In the 1690s, the government levied a window tax – a stroke of genius because the inspectors could count how many windows there were without banging on the door and incurring the residents’ wrath. People responded to what was effectively a tax on light (it’s where the phrase “daylight robbery” originated) by bricking up most of their windows, preferring semi-darkness to paying tax.

The Peasants’ Revolt started because a government of bishops and lords, in 1381, froze the wages of peasants who’d survived the Black Death, and brought in a poll tax to fund a war with France. Everyone over 15 had to pay a shilling, or pay in seeds or tools – a slap in the face of farmers. It all kicked off when the good people of Fobbing, Essex, were visited by a tax collector demanding to know why they hadn’t paid. He was thrown out of town – as were the soldiers later sent by the king to remonstrate – and soon, 60,000 were marching on London.

Those water meters in Ireland remind us that nothing stirs up a tax revolt like a hated object. The Rebecca Riots in Wales, circa 1840, started when local farmers, infuriated by harsh taxes, were told to pay tolls for driving their cattle along roads owned by “turnpike trusts,” which were operated by greedy English businessmen bent on extracting as much cash as they could. The farmers responded by forming gangs to destroy the toll gates, again and again, until they (the toll gates) were banished from Wales for a century.

Revolution is an imperfect science, but, as events in Ireland are showing, the most reliable catalysts are taxes on things that people take for granted (air, light, heat, passage, water) and the bovine stupidity of those who seek to impose them.

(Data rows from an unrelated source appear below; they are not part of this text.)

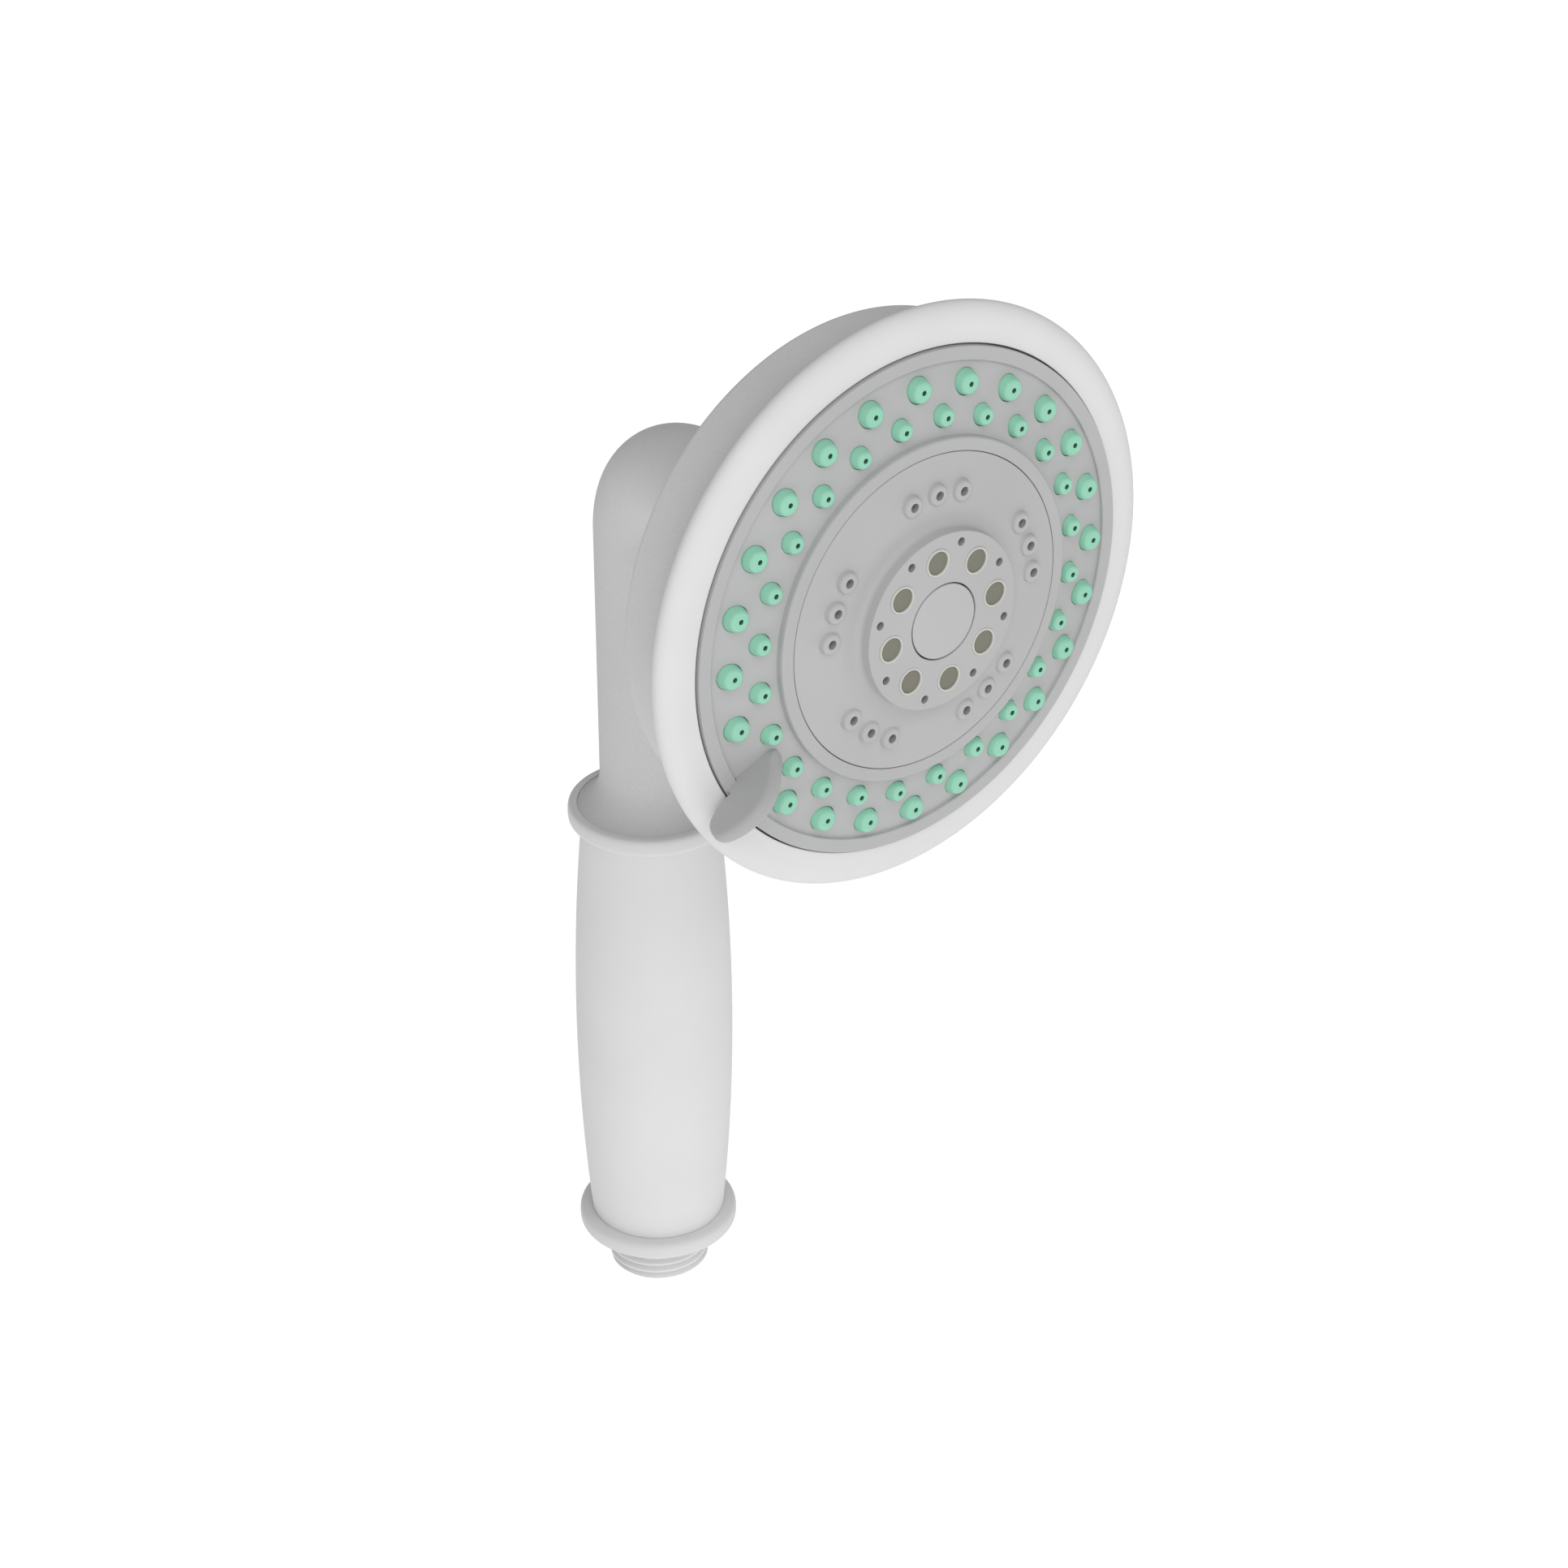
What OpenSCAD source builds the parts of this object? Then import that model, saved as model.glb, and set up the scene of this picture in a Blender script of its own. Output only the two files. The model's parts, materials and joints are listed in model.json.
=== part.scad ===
// Handheld shower head: round multi-function head, elbow, and barrel grip on a threaded inlet.
// Millimetres, +Z up along the handle, origin at the centre of the inlet's end face.
// The head faces -Y.  Head parts are drawn in the head's own frame: z out of the face,
// y up, origin where the face axis meets the plane of the outer nozzle tips.

/* [Head] */
// Height of the face's centre above the inlet's end face
head_z = 191.2; // [180:0.1:200]
// Distance from the handle's axis forward to the outer nozzle tips
face_y = 81.3; // [79:0.1:84]
// Outer radius of the bezel
bezel_r = 55.7; // [55.2:0.1:57]
// Outer radius of the drum behind the bezel
drum_r = 49.2; // [49.2:0.1:49.4]
// Depth of the drum's rear rim behind the nozzle tips
drum_back = 22; // [21.6:0.1:22.5]

/* [Dial] */
// Outer radius of the turning face
face_r = 48.2; // [48:0.1:48.3]
// Radius of the outer ring of soft nozzles
nozzle_outer_r = 41.8; // [41.6:0.1:42]
// Radius of the inner ring of soft nozzles
nozzle_inner_r = 36.3; // [36.2:0.1:36.5]
// Places round each ring of soft nozzles
nozzle_count = 24; // [24]
// Radius of the ring of hard nozzles
hard_ring_r = 23.5; // [23:0.1:24]
// Rise of the face for each millimetre towards its centre
face_slope = 0.195; // [0.19:0.001:0.2]
// Radius of the raised turret's top edge
turret_r = 17; // [16.8:0.1:17.2]
// Number of wide holes, and of narrow holes, in the turret
jet_count = 8; // [8]
// Clock angle of the lever at rest, clockwise seen from the front
lever_clock = 240; // [240]
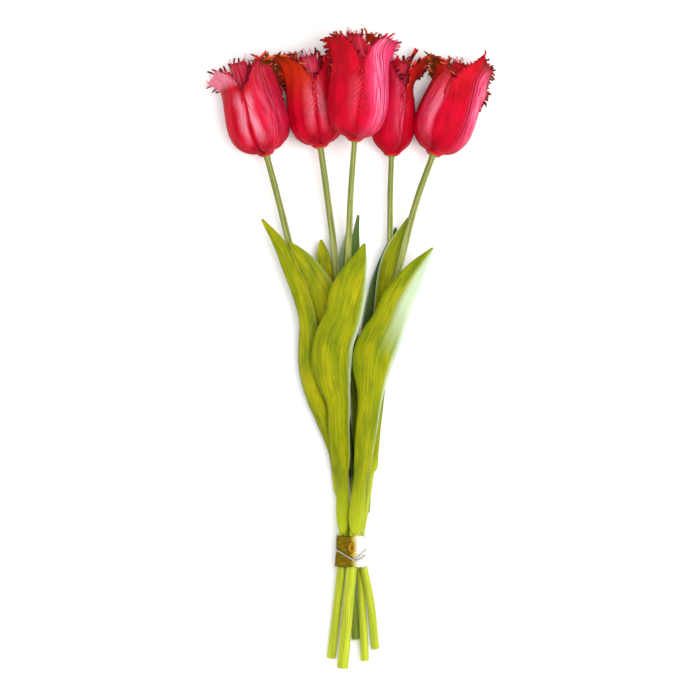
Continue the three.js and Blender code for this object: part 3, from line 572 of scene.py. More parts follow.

Tax avoidance, it seems, isn’t just for the unscrupulous rich. It’s been a natural instinct down the centuries.

Why it’s a spiffing time to be Tajik

I’m a bit worried about the good people of Tajikistan. Not about whether they’re going to start turning up over here in their thousands – they’re welcome to London W2 – but what they’re going to sound like.

In an initiative that’s come from the President’s office, three Tajik state television channels, First Channel, Safina and Bahoristan, have started showing Hollywood films without dubbing or voice-overs, in the hope that it’ll help young people with their spoken English. They’ve tried it with Russian-language films, and found that young Tajiks learned Russian just to understand what was being said.

Now groovy young would-be-Anglophones can try it. So far, though, the only Hollywood film they’ve been shown has been last year’s remake of The Great Gatsby, with Leonardo DiCaprio and Carey Mulligan. Is that really the perfect gateway to spoken English? Will a generation of young Tajik chaps go round addressing each other as “Old sport”? Will a glamorous young Tajik girl, striving to make conversation, wave her hand and say: “A lot of these newly rich people are just bootleggers you know”? Will she ask potential suitors, “Please take me to club for flapper cocktails and getting pie-eyed in swimming-pool…”? I do hope so.

No shame in book promiscuity

I always thought there was something dodgy about Kindle e-readers and now I know what it is. The “ebookseller” Kobo (where do they find these attractive K-names?) has informed the world that 44 per cent of British readers didn’t finish The Goldfinch, Donna Tartt’s 800-page novel, and 71.8 per cent of readers couldn’t handle the cruelty and mayhem of Solomon Northup’s Twenty Years a Slave all the way to the end. Kobo compiled its evidence from 21 million users in Europe and the USA, by being able to check digitally how far into the book each reader reached before abandoning it.

I’m not sure I like having a digital spy perched inside my metal book substitute, monitoring my progress, noting where I’ve got bogged down, where I’ve skimmed, where I’ve “given up.” If I decide not to return to a book, there may be numerous reasons for it, none of them being that I “failed to finish it.” It’s not for the insolent Kindles and Kobos to make that damning judgement of me. I can pick books up and put them down promiscuously, as I please.

When an acquaintance of Dr Johnson asked him, concerning some tome, “What, have you not read it through?”, the great man replied, “No sir, do you read books through?” Quite.